GIVEN TASK => Write out all the material exactly. Leave nothing out.
---
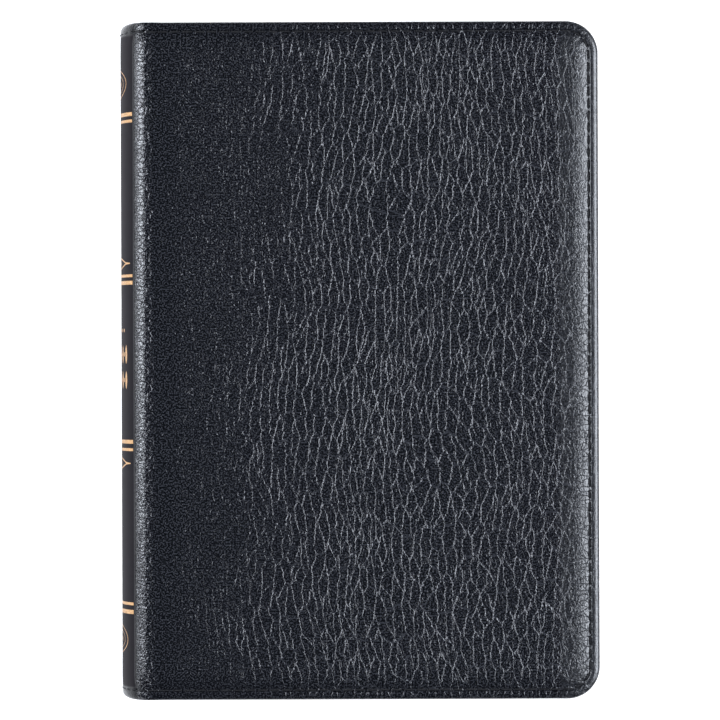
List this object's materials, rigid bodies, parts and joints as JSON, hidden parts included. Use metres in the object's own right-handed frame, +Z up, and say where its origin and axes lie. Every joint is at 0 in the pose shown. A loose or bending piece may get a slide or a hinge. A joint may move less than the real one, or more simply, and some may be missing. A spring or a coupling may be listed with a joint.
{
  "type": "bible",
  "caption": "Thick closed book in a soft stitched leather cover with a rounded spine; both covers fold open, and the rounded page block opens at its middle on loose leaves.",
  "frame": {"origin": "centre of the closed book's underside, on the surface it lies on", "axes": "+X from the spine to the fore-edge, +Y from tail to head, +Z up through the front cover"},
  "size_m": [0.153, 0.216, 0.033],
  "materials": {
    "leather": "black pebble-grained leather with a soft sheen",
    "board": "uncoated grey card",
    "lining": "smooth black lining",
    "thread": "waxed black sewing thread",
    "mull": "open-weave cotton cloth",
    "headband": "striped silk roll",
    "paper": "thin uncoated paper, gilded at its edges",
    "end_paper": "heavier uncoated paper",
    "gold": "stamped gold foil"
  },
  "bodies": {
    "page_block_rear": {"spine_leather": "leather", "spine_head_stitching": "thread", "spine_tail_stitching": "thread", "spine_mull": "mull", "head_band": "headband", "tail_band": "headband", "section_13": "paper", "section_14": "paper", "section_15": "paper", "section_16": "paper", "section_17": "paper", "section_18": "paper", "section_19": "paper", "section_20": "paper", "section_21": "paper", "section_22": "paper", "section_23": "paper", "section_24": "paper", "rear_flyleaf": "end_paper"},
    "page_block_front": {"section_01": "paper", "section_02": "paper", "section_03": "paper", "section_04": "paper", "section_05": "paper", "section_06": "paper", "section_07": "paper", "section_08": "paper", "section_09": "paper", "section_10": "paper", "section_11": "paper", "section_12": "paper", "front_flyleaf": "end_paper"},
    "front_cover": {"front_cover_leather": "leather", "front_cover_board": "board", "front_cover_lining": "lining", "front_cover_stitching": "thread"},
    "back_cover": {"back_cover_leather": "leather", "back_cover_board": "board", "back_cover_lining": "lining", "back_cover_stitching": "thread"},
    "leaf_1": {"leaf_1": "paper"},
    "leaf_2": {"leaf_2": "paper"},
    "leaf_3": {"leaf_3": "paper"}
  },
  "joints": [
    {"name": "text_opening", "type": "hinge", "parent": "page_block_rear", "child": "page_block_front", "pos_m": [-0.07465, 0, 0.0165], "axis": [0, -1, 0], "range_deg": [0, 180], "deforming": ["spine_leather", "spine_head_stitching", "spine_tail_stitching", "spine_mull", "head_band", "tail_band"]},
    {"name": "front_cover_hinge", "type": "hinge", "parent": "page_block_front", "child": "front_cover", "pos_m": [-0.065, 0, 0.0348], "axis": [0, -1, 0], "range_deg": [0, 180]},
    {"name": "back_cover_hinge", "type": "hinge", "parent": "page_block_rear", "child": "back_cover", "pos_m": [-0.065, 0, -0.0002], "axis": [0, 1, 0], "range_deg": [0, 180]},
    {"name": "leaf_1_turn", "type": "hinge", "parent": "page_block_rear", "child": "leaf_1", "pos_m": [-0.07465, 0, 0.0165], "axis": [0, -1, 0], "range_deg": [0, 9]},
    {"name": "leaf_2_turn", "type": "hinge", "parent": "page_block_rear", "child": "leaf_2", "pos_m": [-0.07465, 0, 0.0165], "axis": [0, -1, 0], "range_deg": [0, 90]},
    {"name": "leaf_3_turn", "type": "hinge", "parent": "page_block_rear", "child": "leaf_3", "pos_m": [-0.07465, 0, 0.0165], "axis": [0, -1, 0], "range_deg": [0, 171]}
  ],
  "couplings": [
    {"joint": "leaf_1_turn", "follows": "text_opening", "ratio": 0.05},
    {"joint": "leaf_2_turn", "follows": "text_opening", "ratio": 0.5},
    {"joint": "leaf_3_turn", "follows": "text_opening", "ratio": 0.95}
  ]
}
---
EXERCISE OUTPUT =>
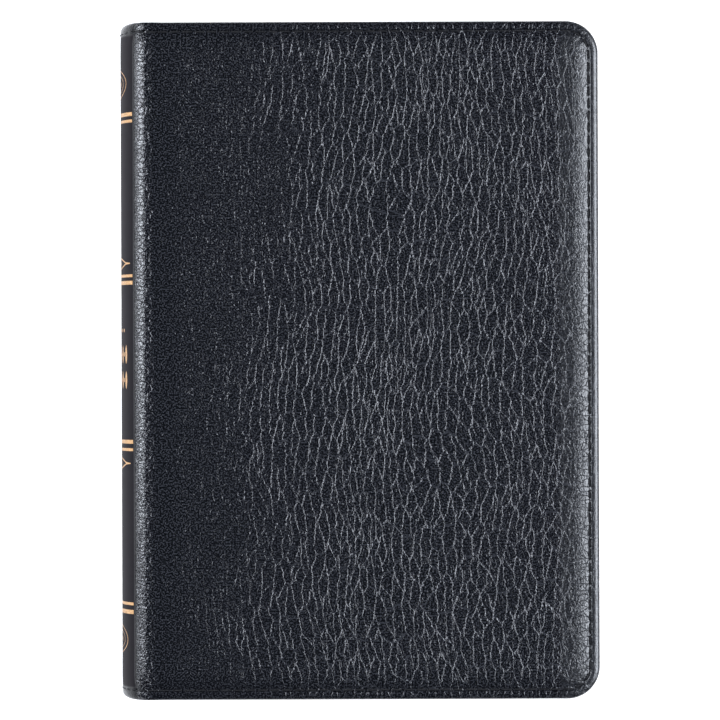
List this object's materials, rigid bodies, parts and joints as JSON, hidden parts included. Use metres in the object's own right-handed frame, +Z up, and say where its origin and axes lie. Every joint is at 0 in the pose shown. A loose or bending piece may get a slide or a hinge. A joint may move less than the real one, or more simply, and some may be missing. A spring or a coupling may be listed with a joint.
{
  "type": "bible",
  "caption": "Thick closed book in a soft stitched leather cover with a rounded spine; both covers fold open, and the rounded page block opens at its middle on loose leaves.",
  "frame": {"origin": "centre of the closed book's underside, on the surface it lies on", "axes": "+X from the spine to the fore-edge, +Y from tail to head, +Z up through the front cover"},
  "size_m": [0.153, 0.216, 0.033],
  "materials": {
    "leather": "black pebble-grained leather with a soft sheen",
    "board": "uncoated grey card",
    "lining": "smooth black lining",
    "thread": "waxed black sewing thread",
    "mull": "open-weave cotton cloth",
    "headband": "striped silk roll",
    "paper": "thin uncoated paper, gilded at its edges",
    "end_paper": "heavier uncoated paper",
    "gold": "stamped gold foil"
  },
  "bodies": {
    "page_block_rear": {"spine_leather": "leather", "spine_head_stitching": "thread", "spine_tail_stitching": "thread", "spine_mull": "mull", "head_band": "headband", "tail_band": "headband", "section_13": "paper", "section_14": "paper", "section_15": "paper", "section_16": "paper", "section_17": "paper", "section_18": "paper", "section_19": "paper", "section_20": "paper", "section_21": "paper", "section_22": "paper", "section_23": "paper", "section_24": "paper", "rear_flyleaf": "end_paper"},
    "page_block_front": {"section_01": "paper", "section_02": "paper", "section_03": "paper", "section_04": "paper", "section_05": "paper", "section_06": "paper", "section_07": "paper", "section_08": "paper", "section_09": "paper", "section_10": "paper", "section_11": "paper", "section_12": "paper", "front_flyleaf": "end_paper"},
    "front_cover": {"front_cover_leather": "leather", "front_cover_board": "board", "front_cover_lining": "lining", "front_cover_stitching": "thread"},
    "back_cover": {"back_cover_leather": "leather", "back_cover_board": "board", "back_cover_lining": "lining", "back_cover_stitching": "thread"},
    "leaf_1": {"leaf_1": "paper"},
    "leaf_2": {"leaf_2": "paper"},
    "leaf_3": {"leaf_3": "paper"}
  },
  "joints": [
    {"name": "text_opening", "type": "hinge", "parent": "page_block_rear", "child": "page_block_front", "pos_m": [-0.07465, 0, 0.0165], "axis": [0, -1, 0], "range_deg": [0, 180], "deforming": ["spine_leather", "spine_head_stitching", "spine_tail_stitching", "spine_mull", "head_band", "tail_band"]},
    {"name": "front_cover_hinge", "type": "hinge", "parent": "page_block_front", "child": "front_cover", "pos_m": [-0.065, 0, 0.0348], "axis": [0, -1, 0], "range_deg": [0, 180]},
    {"name": "back_cover_hinge", "type": "hinge", "parent": "page_block_rear", "child": "back_cover", "pos_m": [-0.065, 0, -0.0002], "axis": [0, 1, 0], "range_deg": [0, 180]},
    {"name": "leaf_1_turn", "type": "hinge", "parent": "page_block_rear", "child": "leaf_1", "pos_m": [-0.07465, 0, 0.0165], "axis": [0, -1, 0], "range_deg": [0, 9]},
    {"name": "leaf_2_turn", "type": "hinge", "parent": "page_block_rear", "child": "leaf_2", "pos_m": [-0.07465, 0, 0.0165], "axis": [0, -1, 0], "range_deg": [0, 90]},
    {"name": "leaf_3_turn", "type": "hinge", "parent": "page_block_rear", "child": "leaf_3", "pos_m": [-0.07465, 0, 0.0165], "axis": [0, -1, 0], "range_deg": [0, 171]}
  ],
  "couplings": [
    {"joint": "leaf_1_turn", "follows": "text_opening", "ratio": 0.05},
    {"joint": "leaf_2_turn", "follows": "text_opening", "ratio": 0.5},
    {"joint": "leaf_3_turn", "follows": "text_opening", "ratio": 0.95}
  ]
}